The market vendors are much less aggressive than the teenage vendors that wander the city streets with boxes awkwardly dangling from their shoulders, selling scarves, postcards, and cigarette lighters. Market vendors shout at customers, customers shout at vendors, vendors shout at vendors, and customers shout at customers. No one shouts at you because you would not understand and do not belong in this market with the buzzing flies and whimpering dogs, scraping spoons and screaming children.
You are a woman, so you are at the market. Yet everyone sees through the lies. You weave through crowds and haggle persistently but you will never be a woman casually walking through the market. You will always be the girl whose knee length skirt is just a little too short, who slips in the trash that litters the curb, who takes pictures of anonymous houses because of a fascination with the foreign architecture, and who confuses the words “beef” and “father.” One morning last month you tried to ask your host mother if it would rain that day, she nodded, and you brought an umbrella to school; later that day, she was surprised to see you home because you had told her you were going shopping.
Passing a humming refrigerator stocked with local beer, you want to buy a sweating can but are unable to because your male friends are not here to buy alcohol and energy drinks and anything considered unfeminine for you. Your host sister calls them your bodyguards and coyly smiles when you assure her that you are not dating any of them.

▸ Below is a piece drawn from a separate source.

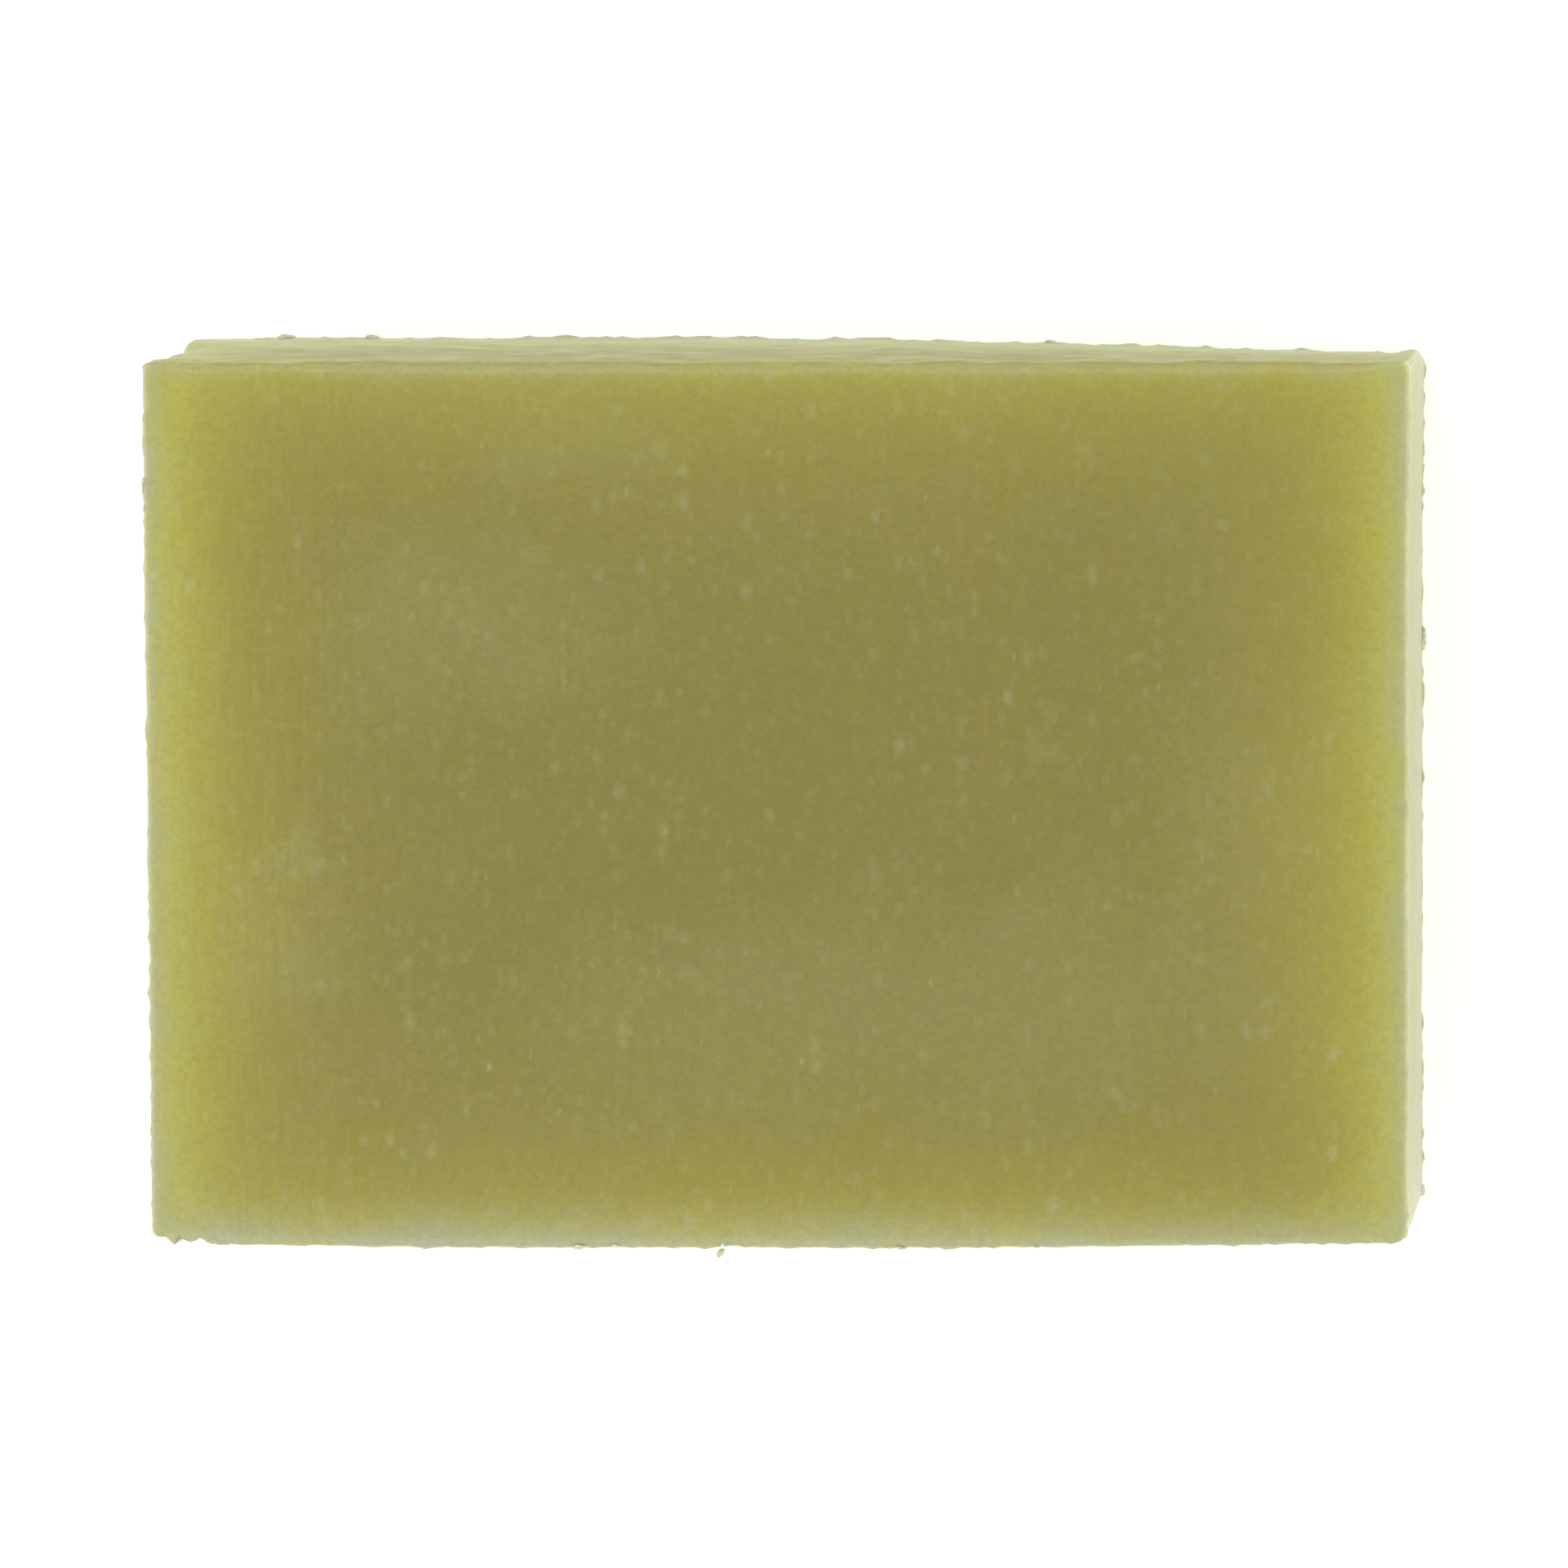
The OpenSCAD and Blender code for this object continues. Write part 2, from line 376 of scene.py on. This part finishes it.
def crumb_clay():
    """The same clay in crumbs: so thin that light passes right through, and their pale base colour
    paints that light in.
    """
    material = bpy.data.materials.new("thin_clay_crumbs")
    material.use_nodes = True
    tree = material.node_tree
    shader = tree.nodes["Principled BSDF"]
    place = put(tree, "ShaderNodeTexCoord")
    mm = put(tree, "ShaderNodeVectorMath", {0: place.outputs["Object"], "Scale": 1 / MM},
             operation="SCALE").outputs[0]
    grit = put(tree, "ShaderNodeTexNoise", {"Vector": mm, "Scale": 3.0, "Detail": 3.0})
    tone = put(tree, "ShaderNodeValToRGB", {0: grit.outputs[0]})
    thick, thin = tone.color_ramp.elements
    thick.position = 0.3
    # Painted glow: pale colours for the light passing through the thin crumbs
    thick.color = srgb("#abaf8a")
    thin.position = 0.7
    thin.color = srgb("#c0c4a0")
    bump = put(tree, "ShaderNodeBump", {"Strength": 0.4, "Distance": 0.04 * MM,
                                        "Height": grit.outputs[0]})
    tree.links.new(tone.outputs[0], shader.inputs["Base Color"])
    tree.links.new(bump.outputs[0], shader.inputs["Normal"])
    shader.inputs["Roughness"].default_value = 0.5
    shader.inputs["IOR"].default_value = CLAY_IOR
    shader.inputs["Subsurface Weight"].default_value = 1.0
    shader.inputs["Subsurface Scale"].default_value = 0.4
    shader.inputs["Subsurface Radius"].default_value = LIGHT_REACH
    shader.inputs["Sheen Weight"].default_value = 0.25
    return material


# ---------------------------------------------------------------- the bar

# The skin's grid, in mm: its finest step, and along X, Y and Z its coarsest step and how far the
# fine steps go from the low and the high end
FINE_STEP = 0.17
GRID_ZONES = ((0.56, 4.6, 2.2), (0.56, 2.0, 1.8), (0.7, 1.2, 1.8))
# The upright corners: which one, and the radius at its foot and at its top, in mm
UPRIGHT_CORNERS = (((1, -1), 0.2, 0.9), ((1, 1), 0.6, 0.6), ((-1, 1), 0.2, 0.2),
                   ((-1, -1), 0.2, 0.2))
# How far the near side bows out, where it does so most (from -1 to 1), and how fast that fades
NEAR_BOW = 0.52
BOW_CENTRE = -0.41
BOW_FADE = 0.345
# How far the burrs at the rims stand out, and how far from a rim they reach, in mm
BURR = 0.3
BURR_REACH = 0.9
# Along the chipped stretch of the near top rim, in mm: how far from the left end, how deep
CHIP_PLACES = (0.2, 0.75, 1.05, 1.38, 1.78, 2.2, 2.6, 2.92, 3.25, 3.6, 4.0)
CHIP_DEPTHS = (0.5, 0.55, 0.3, 0.0, 0.4, 0.22, 0.04, 0.32, 0.46, 0.22, 0.0)
# Up the worn far left corner and up the bulging far right one, in mm: how high, how deep
WORN_HEIGHTS = (0, 3, 3.8, 5.3, 8, 12.5, 18, 25)
WORN_DEPTHS = (0.1, 0.15, 0.3, 0.75, 0.7, 0.45, 0.2, 0)
BULGE_HEIGHTS = (0, 4, 9, 16, 21)
BULGE_DEPTHS = (0.25, 0.42, 0.35, 0.15, 0)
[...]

You came to the market to be reminded of why you are here. You turn to retrace your steps because instead of finding the answer to your question, you encountered other people asking precisely the same thing. You walk at your brisk New York City pace now, not pausing to look at the pearl necklaces or t-shirts, yellow chicks or slowly scrambling turtles, gummy candies in the shape of Hoan Kiem temple or rainbow lollipops. You need to be home in time for lunch. You hope for tofu or summer rolls but it will probably be something involving grease in the hopes of fattening you up to make your American parents happy.
A group of middle aged, pajama-clad women perform vigorous arm thrashes, hops, and lunges in the badminton court at the end of your street. You have often seen Vietnamese adults engaging in this activity, and have never figured out what it is. The exercises remind you of tai chi on acid, or watered down aerobics. The Vietnamese value exercise but your host sisters hate moving, especially when it is hot. You were not aware that people could dislike walking. Because of their sloth, you feel like it is possible you are related to this Vietnamese family.
Except that you cannot be part of the family if you don’t have a key to the house. You ring the doorbell and scratch at a mosquito bite as you wait for your host mother to emerge from the kitchen. You beam and wave excitedly. Your host mother does not return the sentiment. She opens the door and asks you, “Cháu có vui vẻ ở chợ được không? (Did you have fun at the market?)”
You pause, making sure your interpretation is correct before you respond, nodding, “Được (Yes)”. You are glad you are home, though, and just in time for sweet green banana and snail soup, steamed white rice, garlic beef stir fry and spring rolls. It could be worse, you think, and help set the table.